MATERIAL FOR THIS EXERCISE:
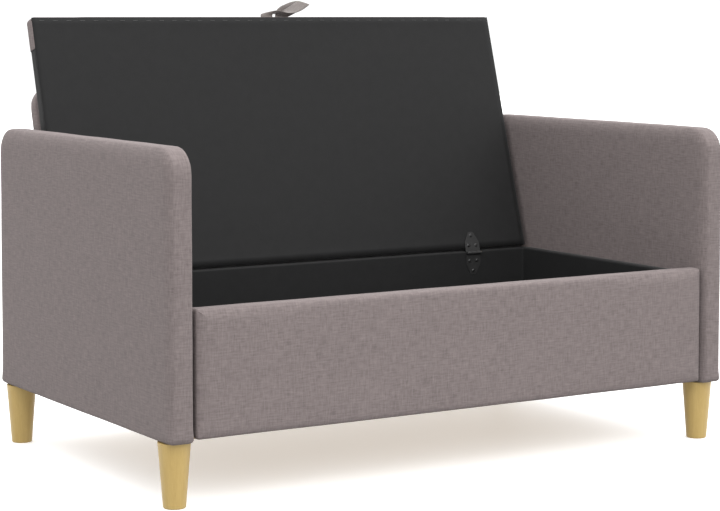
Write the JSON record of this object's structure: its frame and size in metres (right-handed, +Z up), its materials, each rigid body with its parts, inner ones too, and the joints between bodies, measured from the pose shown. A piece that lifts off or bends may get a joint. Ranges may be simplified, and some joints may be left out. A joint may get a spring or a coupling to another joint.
{
  "type": "storage bench",
  "caption": "Upholstered storage bench with slab arms, a leaning backrest, a lined box, a hinged lid with a pull loop, and tapered legs.",
  "frame": {"origin": "on the floor, in the middle of the footprint of the two arms", "axes": "+X along the bench to the right when seen from the front, +Y to the rear, +Z up"},
  "size_m": [1.13, 0.7047, 0.8091],
  "materials": {
    "fabric": "taupe linen weave",
    "lining": "black non-woven cloth",
    "ribbon": "ribbed taupe ribbon",
    "screw_steel": "zinc plated",
    "hinge_steel": "satin black",
    "leg_wood": "clear lacquered beech",
    "wadding": "polyester wadding",
    "hardboard": "raw hardboard",
    "board": "raw plywood",
    "timber": "raw pine"
  },
  "bodies": {
    "bench": {"arm_l_bottom_rail": "timber", "arm_l_cover": "fabric", "arm_l_front_post": "timber", "arm_l_padding": "wadding", "arm_l_rear_post": "timber", "arm_l_skins": "hardboard", "arm_l_top_rail": "timber", "arm_r_bottom_rail": "timber", "arm_r_cover": "fabric", "arm_r_front_post": "timber", "arm_r_padding": "wadding", "arm_r_rear_post": "timber", "arm_r_skins": "hardboard", "arm_r_top_rail": "timber", "back_bottom_rail": "timber", "back_cover": "fabric", "back_left_post": "timber", "back_padding": "wadding", "back_right_post": "timber", "back_skins": "hardboard", "back_struts": "timber", "back_top_rail": "timber", "base_board": "board", "box_lining": "lining", "front_ledge": "lining", "hinge_board": "board", "hinge_l_box_leaf": "hinge_steel", "hinge_l_box_screws": "screw_steel", "hinge_l_pin": "screw_steel", "hinge_r_box_leaf": "hinge_steel", "hinge_r_box_screws": "screw_steel", "hinge_r_pin": "screw_steel", "leg_bolt_fl": "screw_steel", "leg_bolt_fr": "screw_steel", "leg_bolt_rl": "screw_steel", "leg_bolt_rr": "screw_steel", "leg_fl": "leg_wood", "leg_fr": "leg_wood", "leg_rl": "leg_wood", "leg_rr": "leg_wood", "panel_board": "board", "panel_cover": "fabric", "panel_padding": "wadding", "rear_board": "hardboard", "rear_cover": "fabric", "side_board_l": "board", "side_board_r": "board"},
    "lid": {"hinge_l_lid_leaf": "hinge_steel", "hinge_l_lid_screws": "screw_steel", "hinge_r_lid_leaf": "hinge_steel", "hinge_r_lid_screws": "screw_steel", "lid_board": "board", "lid_front_strip": "fabric", "lid_lining": "lining", "lid_padding": "wadding", "lid_top_cover": "lining", "pull_loop": "ribbon"}
  },
  "joints": [
    {"name": "lid_hinge", "type": "hinge", "parent": "bench", "child": "lid", "pos_m": [0, 0.179, 0.3052], "axis": [1, 0, 0], "range_deg": [0, 106.5]}
  ]
}
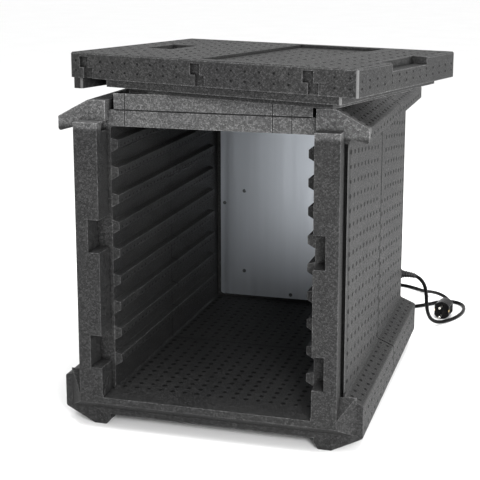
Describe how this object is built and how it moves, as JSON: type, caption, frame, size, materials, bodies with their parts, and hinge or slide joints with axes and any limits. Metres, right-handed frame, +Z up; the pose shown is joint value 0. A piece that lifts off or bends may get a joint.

TASK DETAILS:
The entries above must be returned exactly.

REPLY:
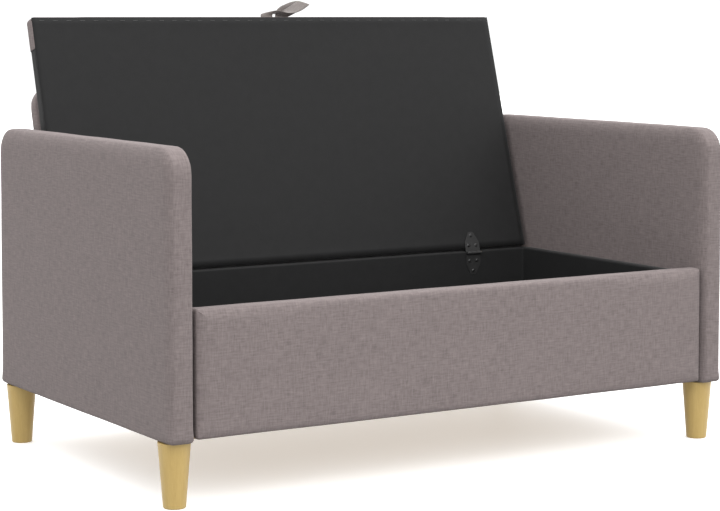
Write the JSON record of this object's structure: its frame and size in metres (right-handed, +Z up), its materials, each rigid body with its parts, inner ones too, and the joints between bodies, measured from the pose shown. A piece that lifts off or bends may get a joint. Ranges may be simplified, and some joints may be left out. A joint may get a spring or a coupling to another joint.
{
  "type": "storage bench",
  "caption": "Upholstered storage bench with slab arms, a leaning backrest, a lined box, a hinged lid with a pull loop, and tapered legs.",
  "frame": {"origin": "on the floor, in the middle of the footprint of the two arms", "axes": "+X along the bench to the right when seen from the front, +Y to the rear, +Z up"},
  "size_m": [1.13, 0.7047, 0.8091],
  "materials": {
    "fabric": "taupe linen weave",
    "lining": "black non-woven cloth",
    "ribbon": "ribbed taupe ribbon",
    "screw_steel": "zinc plated",
    "hinge_steel": "satin black",
    "leg_wood": "clear lacquered beech",
    "wadding": "polyester wadding",
    "hardboard": "raw hardboard",
    "board": "raw plywood",
    "timber": "raw pine"
  },
  "bodies": {
    "bench": {"arm_l_bottom_rail": "timber", "arm_l_cover": "fabric", "arm_l_front_post": "timber", "arm_l_padding": "wadding", "arm_l_rear_post": "timber", "arm_l_skins": "hardboard", "arm_l_top_rail": "timber", "arm_r_bottom_rail": "timber", "arm_r_cover": "fabric", "arm_r_front_post": "timber", "arm_r_padding": "wadding", "arm_r_rear_post": "timber", "arm_r_skins": "hardboard", "arm_r_top_rail": "timber", "back_bottom_rail": "timber", "back_cover": "fabric", "back_left_post": "timber", "back_padding": "wadding", "back_right_post": "timber", "back_skins": "hardboard", "back_struts": "timber", "back_top_rail": "timber", "base_board": "board", "box_lining": "lining", "front_ledge": "lining", "hinge_board": "board", "hinge_l_box_leaf": "hinge_steel", "hinge_l_box_screws": "screw_steel", "hinge_l_pin": "screw_steel", "hinge_r_box_leaf": "hinge_steel", "hinge_r_box_screws": "screw_steel", "hinge_r_pin": "screw_steel", "leg_bolt_fl": "screw_steel", "leg_bolt_fr": "screw_steel", "leg_bolt_rl": "screw_steel", "leg_bolt_rr": "screw_steel", "leg_fl": "leg_wood", "leg_fr": "leg_wood", "leg_rl": "leg_wood", "leg_rr": "leg_wood", "panel_board": "board", "panel_cover": "fabric", "panel_padding": "wadding", "rear_board": "hardboard", "rear_cover": "fabric", "side_board_l": "board", "side_board_r": "board"},
    "lid": {"hinge_l_lid_leaf": "hinge_steel", "hinge_l_lid_screws": "screw_steel", "hinge_r_lid_leaf": "hinge_steel", "hinge_r_lid_screws": "screw_steel", "lid_board": "board", "lid_front_strip": "fabric", "lid_lining": "lining", "lid_padding": "wadding", "lid_top_cover": "lining", "pull_loop": "ribbon"}
  },
  "joints": [
    {"name": "lid_hinge", "type": "hinge", "parent": "bench", "child": "lid", "pos_m": [0, 0.179, 0.3052], "axis": [1, 0, 0], "range_deg": [0, 106.5]}
  ]
}
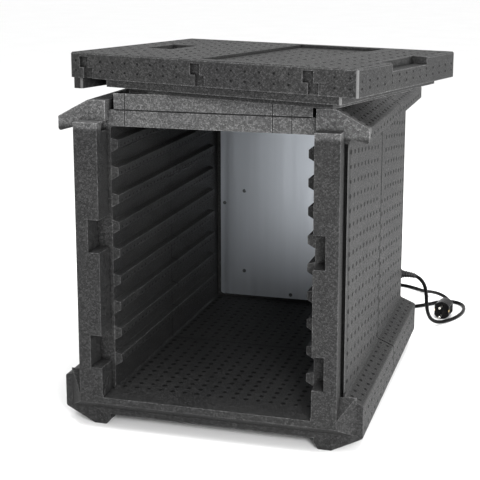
Describe how this object is built and how it moves, as JSON: type, caption, frame, size, materials, bodies with their parts, and hinge or slide joints with axes and any limits. Metres, right-handed frame, +Z up; the pose shown is joint value 0. A piece that lifts off or bends may get a joint.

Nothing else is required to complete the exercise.